### Problem details:
Every line below must be reproduced exactly. Copy them all.

>> START Data shown

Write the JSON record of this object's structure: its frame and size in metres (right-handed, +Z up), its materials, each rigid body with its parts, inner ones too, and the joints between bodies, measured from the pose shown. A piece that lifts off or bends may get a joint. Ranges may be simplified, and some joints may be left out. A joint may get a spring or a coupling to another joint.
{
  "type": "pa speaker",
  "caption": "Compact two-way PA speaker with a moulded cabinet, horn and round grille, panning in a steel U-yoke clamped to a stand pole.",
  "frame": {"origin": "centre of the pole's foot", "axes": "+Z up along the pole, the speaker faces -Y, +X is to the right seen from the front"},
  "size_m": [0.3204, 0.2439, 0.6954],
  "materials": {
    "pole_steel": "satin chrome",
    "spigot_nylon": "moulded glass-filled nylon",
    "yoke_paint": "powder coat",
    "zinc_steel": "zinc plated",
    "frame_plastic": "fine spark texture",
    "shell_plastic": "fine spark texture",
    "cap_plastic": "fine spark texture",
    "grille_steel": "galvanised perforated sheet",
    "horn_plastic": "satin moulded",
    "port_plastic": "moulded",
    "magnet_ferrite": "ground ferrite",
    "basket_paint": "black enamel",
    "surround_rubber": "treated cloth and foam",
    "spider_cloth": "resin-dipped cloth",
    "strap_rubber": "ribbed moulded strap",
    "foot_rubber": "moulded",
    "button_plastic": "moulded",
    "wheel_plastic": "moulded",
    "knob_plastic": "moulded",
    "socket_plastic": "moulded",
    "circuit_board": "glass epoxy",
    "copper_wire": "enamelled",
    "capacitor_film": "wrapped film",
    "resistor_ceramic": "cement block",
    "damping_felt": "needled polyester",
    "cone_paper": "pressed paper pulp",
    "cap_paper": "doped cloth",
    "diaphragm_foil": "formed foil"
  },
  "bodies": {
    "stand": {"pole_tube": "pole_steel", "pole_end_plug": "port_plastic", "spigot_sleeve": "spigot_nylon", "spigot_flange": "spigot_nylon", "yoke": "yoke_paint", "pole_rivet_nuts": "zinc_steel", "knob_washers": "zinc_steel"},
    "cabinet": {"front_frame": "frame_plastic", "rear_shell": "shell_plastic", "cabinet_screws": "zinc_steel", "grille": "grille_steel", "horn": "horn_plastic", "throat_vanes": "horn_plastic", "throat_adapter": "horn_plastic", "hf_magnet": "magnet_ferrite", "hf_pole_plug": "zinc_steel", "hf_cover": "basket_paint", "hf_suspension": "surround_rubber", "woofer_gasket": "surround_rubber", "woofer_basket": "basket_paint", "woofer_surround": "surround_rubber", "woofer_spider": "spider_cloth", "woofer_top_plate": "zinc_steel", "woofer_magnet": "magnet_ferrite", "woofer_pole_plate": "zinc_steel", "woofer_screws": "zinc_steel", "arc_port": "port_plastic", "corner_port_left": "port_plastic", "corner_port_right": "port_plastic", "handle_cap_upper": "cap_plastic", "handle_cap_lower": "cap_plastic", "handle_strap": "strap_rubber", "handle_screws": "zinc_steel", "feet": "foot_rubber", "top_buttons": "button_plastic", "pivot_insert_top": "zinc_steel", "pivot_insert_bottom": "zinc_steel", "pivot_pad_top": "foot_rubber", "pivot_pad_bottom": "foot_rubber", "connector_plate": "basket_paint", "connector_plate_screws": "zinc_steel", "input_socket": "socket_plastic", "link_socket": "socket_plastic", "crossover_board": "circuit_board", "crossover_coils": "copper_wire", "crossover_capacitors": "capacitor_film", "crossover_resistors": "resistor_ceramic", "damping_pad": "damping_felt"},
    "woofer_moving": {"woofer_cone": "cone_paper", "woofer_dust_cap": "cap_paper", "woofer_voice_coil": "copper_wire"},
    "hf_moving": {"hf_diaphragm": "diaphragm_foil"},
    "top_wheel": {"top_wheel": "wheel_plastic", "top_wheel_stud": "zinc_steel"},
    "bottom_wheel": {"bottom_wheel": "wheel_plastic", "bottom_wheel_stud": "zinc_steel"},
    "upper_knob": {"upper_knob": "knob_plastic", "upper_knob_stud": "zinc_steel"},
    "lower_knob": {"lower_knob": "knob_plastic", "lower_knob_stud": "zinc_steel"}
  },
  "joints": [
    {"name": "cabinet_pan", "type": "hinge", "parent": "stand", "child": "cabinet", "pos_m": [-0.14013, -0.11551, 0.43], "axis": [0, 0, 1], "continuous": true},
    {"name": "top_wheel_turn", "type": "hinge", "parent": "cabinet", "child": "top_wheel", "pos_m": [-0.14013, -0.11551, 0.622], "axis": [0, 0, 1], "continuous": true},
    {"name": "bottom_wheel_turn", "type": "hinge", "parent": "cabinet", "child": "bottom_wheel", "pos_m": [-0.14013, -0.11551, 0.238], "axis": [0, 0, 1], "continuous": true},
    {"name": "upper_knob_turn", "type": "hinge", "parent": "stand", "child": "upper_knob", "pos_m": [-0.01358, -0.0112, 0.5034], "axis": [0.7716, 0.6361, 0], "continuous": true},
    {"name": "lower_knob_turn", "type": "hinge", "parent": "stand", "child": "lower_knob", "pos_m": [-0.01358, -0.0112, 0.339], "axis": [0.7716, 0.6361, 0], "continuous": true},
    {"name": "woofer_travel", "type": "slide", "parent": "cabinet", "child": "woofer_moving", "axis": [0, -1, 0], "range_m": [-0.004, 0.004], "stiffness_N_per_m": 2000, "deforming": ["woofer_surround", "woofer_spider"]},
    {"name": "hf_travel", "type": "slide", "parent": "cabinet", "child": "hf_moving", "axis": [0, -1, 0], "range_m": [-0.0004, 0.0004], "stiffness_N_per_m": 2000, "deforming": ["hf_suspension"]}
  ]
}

>> END Data shown

### Response to this task:
Write the JSON record of this object's structure: its frame and size in metres (right-handed, +Z up), its materials, each rigid body with its parts, inner ones too, and the joints between bodies, measured from the pose shown. A piece that lifts off or bends may get a joint. Ranges may be simplified, and some joints may be left out. A joint may get a spring or a coupling to another joint.
{
  "type": "pa speaker",
  "caption": "Compact two-way PA speaker with a moulded cabinet, horn and round grille, panning in a steel U-yoke clamped to a stand pole.",
  "frame": {"origin": "centre of the pole's foot", "axes": "+Z up along the pole, the speaker faces -Y, +X is to the right seen from the front"},
  "size_m": [0.3204, 0.2439, 0.6954],
  "materials": {
    "pole_steel": "satin chrome",
    "spigot_nylon": "moulded glass-filled nylon",
    "yoke_paint": "powder coat",
    "zinc_steel": "zinc plated",
    "frame_plastic": "fine spark texture",
    "shell_plastic": "fine spark texture",
    "cap_plastic": "fine spark texture",
    "grille_steel": "galvanised perforated sheet",
    "horn_plastic": "satin moulded",
    "port_plastic": "moulded",
    "magnet_ferrite": "ground ferrite",
    "basket_paint": "black enamel",
    "surround_rubber": "treated cloth and foam",
    "spider_cloth": "resin-dipped cloth",
    "strap_rubber": "ribbed moulded strap",
    "foot_rubber": "moulded",
    "button_plastic": "moulded",
    "wheel_plastic": "moulded",
    "knob_plastic": "moulded",
    "socket_plastic": "moulded",
    "circuit_board": "glass epoxy",
    "copper_wire": "enamelled",
    "capacitor_film": "wrapped film",
    "resistor_ceramic": "cement block",
    "damping_felt": "needled polyester",
    "cone_paper": "pressed paper pulp",
    "cap_paper": "doped cloth",
    "diaphragm_foil": "formed foil"
  },
  "bodies": {
    "stand": {"pole_tube": "pole_steel", "pole_end_plug": "port_plastic", "spigot_sleeve": "spigot_nylon", "spigot_flange": "spigot_nylon", "yoke": "yoke_paint", "pole_rivet_nuts": "zinc_steel", "knob_washers": "zinc_steel"},
    "cabinet": {"front_frame": "frame_plastic", "rear_shell": "shell_plastic", "cabinet_screws": "zinc_steel", "grille": "grille_steel", "horn": "horn_plastic", "throat_vanes": "horn_plastic", "throat_adapter": "horn_plastic", "hf_magnet": "magnet_ferrite", "hf_pole_plug": "zinc_steel", "hf_cover": "basket_paint", "hf_suspension": "surround_rubber", "woofer_gasket": "surround_rubber", "woofer_basket": "basket_paint", "woofer_surround": "surround_rubber", "woofer_spider": "spider_cloth", "woofer_top_plate": "zinc_steel", "woofer_magnet": "magnet_ferrite", "woofer_pole_plate": "zinc_steel", "woofer_screws": "zinc_steel", "arc_port": "port_plastic", "corner_port_left": "port_plastic", "corner_port_right": "port_plastic", "handle_cap_upper": "cap_plastic", "handle_cap_lower": "cap_plastic", "handle_strap": "strap_rubber", "handle_screws": "zinc_steel", "feet": "foot_rubber", "top_buttons": "button_plastic", "pivot_insert_top": "zinc_steel", "pivot_insert_bottom": "zinc_steel", "pivot_pad_top": "foot_rubber", "pivot_pad_bottom": "foot_rubber", "connector_plate": "basket_paint", "connector_plate_screws": "zinc_steel", "input_socket": "socket_plastic", "link_socket": "socket_plastic", "crossover_board": "circuit_board", "crossover_coils": "copper_wire", "crossover_capacitors": "capacitor_film", "crossover_resistors": "resistor_ceramic", "damping_pad": "damping_felt"},
    "woofer_moving": {"woofer_cone": "cone_paper", "woofer_dust_cap": "cap_paper", "woofer_voice_coil": "copper_wire"},
    "hf_moving": {"hf_diaphragm": "diaphragm_foil"},
    "top_wheel": {"top_wheel": "wheel_plastic", "top_wheel_stud": "zinc_steel"},
    "bottom_wheel": {"bottom_wheel": "wheel_plastic", "bottom_wheel_stud": "zinc_steel"},
    "upper_knob": {"upper_knob": "knob_plastic", "upper_knob_stud": "zinc_steel"},
    "lower_knob": {"lower_knob": "knob_plastic", "lower_knob_stud": "zinc_steel"}
  },
  "joints": [
    {"name": "cabinet_pan", "type": "hinge", "parent": "stand", "child": "cabinet", "pos_m": [-0.14013, -0.11551, 0.43], "axis": [0, 0, 1], "continuous": true},
    {"name": "top_wheel_turn", "type": "hinge", "parent": "cabinet", "child": "top_wheel", "pos_m": [-0.14013, -0.11551, 0.622], "axis": [0, 0, 1], "continuous": true},
    {"name": "bottom_wheel_turn", "type": "hinge", "parent": "cabinet", "child": "bottom_wheel", "pos_m": [-0.14013, -0.11551, 0.238], "axis": [0, 0, 1], "continuous": true},
    {"name": "upper_knob_turn", "type": "hinge", "parent": "stand", "child": "upper_knob", "pos_m": [-0.01358, -0.0112, 0.5034], "axis": [0.7716, 0.6361, 0], "continuous": true},
    {"name": "lower_knob_turn", "type": "hinge", "parent": "stand", "child": "lower_knob", "pos_m": [-0.01358, -0.0112, 0.339], "axis": [0.7716, 0.6361, 0], "continuous": true},
    {"name": "woofer_travel", "type": "slide", "parent": "cabinet", "child": "woofer_moving", "axis": [0, -1, 0], "range_m": [-0.004, 0.004], "stiffness_N_per_m": 2000, "deforming": ["woofer_surround", "woofer_spider"]},
    {"name": "hf_travel", "type": "slide", "parent": "cabinet", "child": "hf_moving", "axis": [0, -1, 0], "range_m": [-0.0004, 0.0004], "stiffness_N_per_m": 2000, "deforming": ["hf_suspension"]}
  ]
}